Il me semble au contraire que sachant mieux ce qui se passe en classe et ce qui est à faire à la maison, les parents dialogueront de manière plus efficace avec l’école. En revanche, je suis d’accord avec vous pour penser que ce sont une fois de plus les parents déjà impliqués qui vont l’utiliser le plus. Mais en effet ce n’est pas l’objectif premier de cet outil que de mobiliser tous les parents. Il ne faudrait pas non plus tout en attendre. Une fois de plus, ce n’est qu’un outil. Néanmoins, j’attendrais d’avoir davantage de recul et des études plus fiables que ma seule petite expérience avant de tirer des conclusions d’ordre générale. On pourrait bien après tout avoir quelques surprises sur les utilisateurs et les utilisations de ce cahier de texte numérique.

Cet outil crée-t-il de nouveaux rapports avec les élèves ?

D’une certaine manière, oui, sans doute. Néanmoins, il est toujours difficile d’évaluer soi-même ce genre de choses, surtout après une seule année d’expérimentation (encore cette expérimentation est-elle très partielle puisque très peu de disciplines ont testé l’outil cette année).
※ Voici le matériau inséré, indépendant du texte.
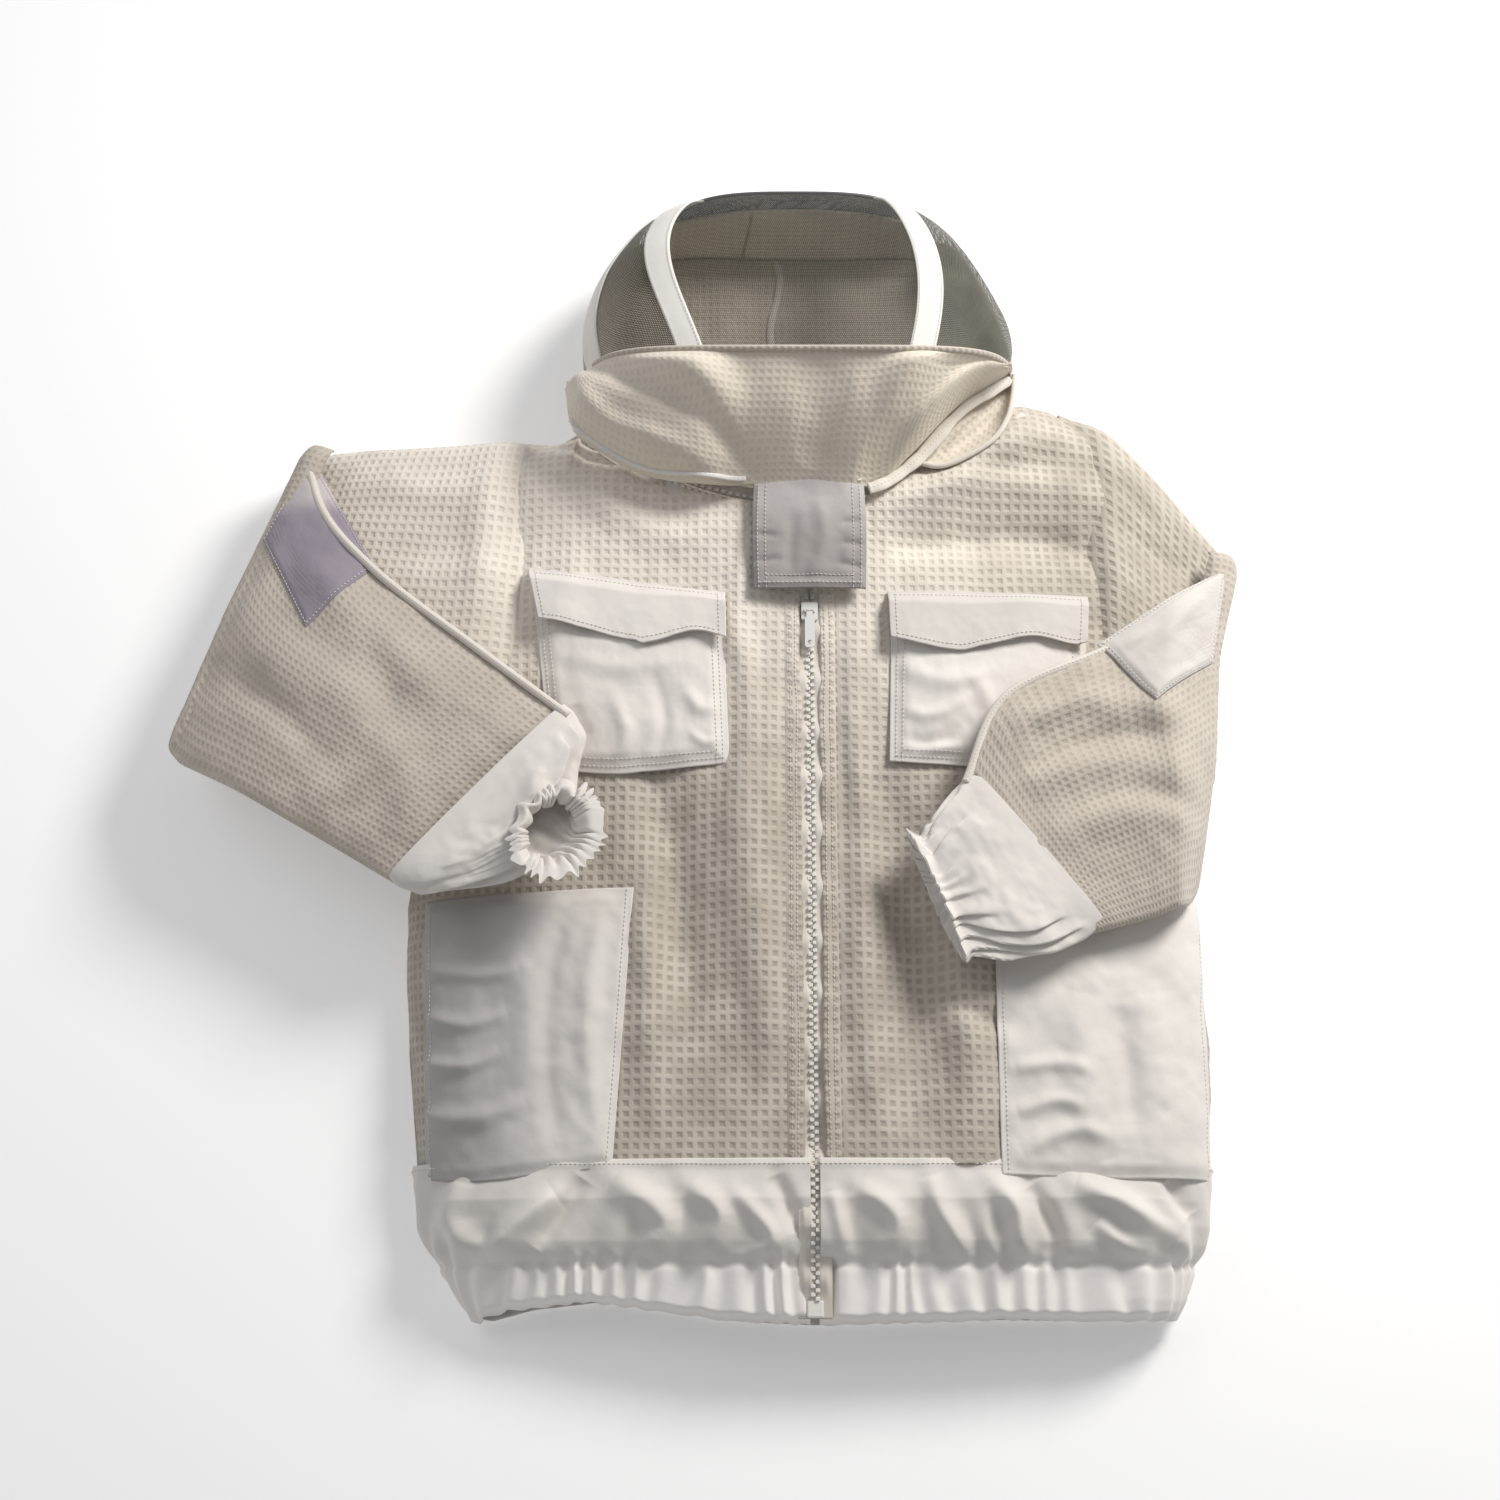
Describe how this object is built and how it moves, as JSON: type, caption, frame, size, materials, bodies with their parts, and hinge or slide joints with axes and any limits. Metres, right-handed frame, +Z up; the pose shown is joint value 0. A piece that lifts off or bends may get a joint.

Je ne me lancerai donc pas dans l’exercice.
J’ai cependant cru noter chez certains de mes élèves un grand intérêt pour ce cahier de texte, peut-être renforcé par l’excitation d’avoir le sentiment de participer à la mise en place d’une technique nouvelle.
Plusieurs d’entre eux ont été sensibles, et l’ont exprimé, à l’utilisation d’un outil destiné à les aider à mieux réussir. Comme tous les individus, les élèves sont souvent reconnaissants des mains qu’on leur tend. Les familles qui se sont exprimées sur le sujet (c’est-à-dire peu, pour être tout à fait honnête) sont également satisfaites. C’est d’ailleurs une demande de plus en plus fréquemment faite, y compris en Conseil d’Administration. L’agenda numérique offre aux familles et à l’école un outil de communication fiable et aisément consultable. Cela ne peut que rendre plus efficaces nos interventions en direction des élèves et plus aisé le soutien des parents à leurs enfants.

En conclusion, le cahier de texte électronique est un outil intéressant et prometteur, une étape supplémentaire qui va être franchie par l’école dans cette « révolution des petits pas » qu’elle accomplit depuis des années et des années et qui n’apparaît pas toujours très clairement aux yeux du grand public et des médias, plus sensibles aux grands « coups » médiatiques et aux annonces chocs qu’aux évolution plus discrètes mais souvent plus durables et déterminantes.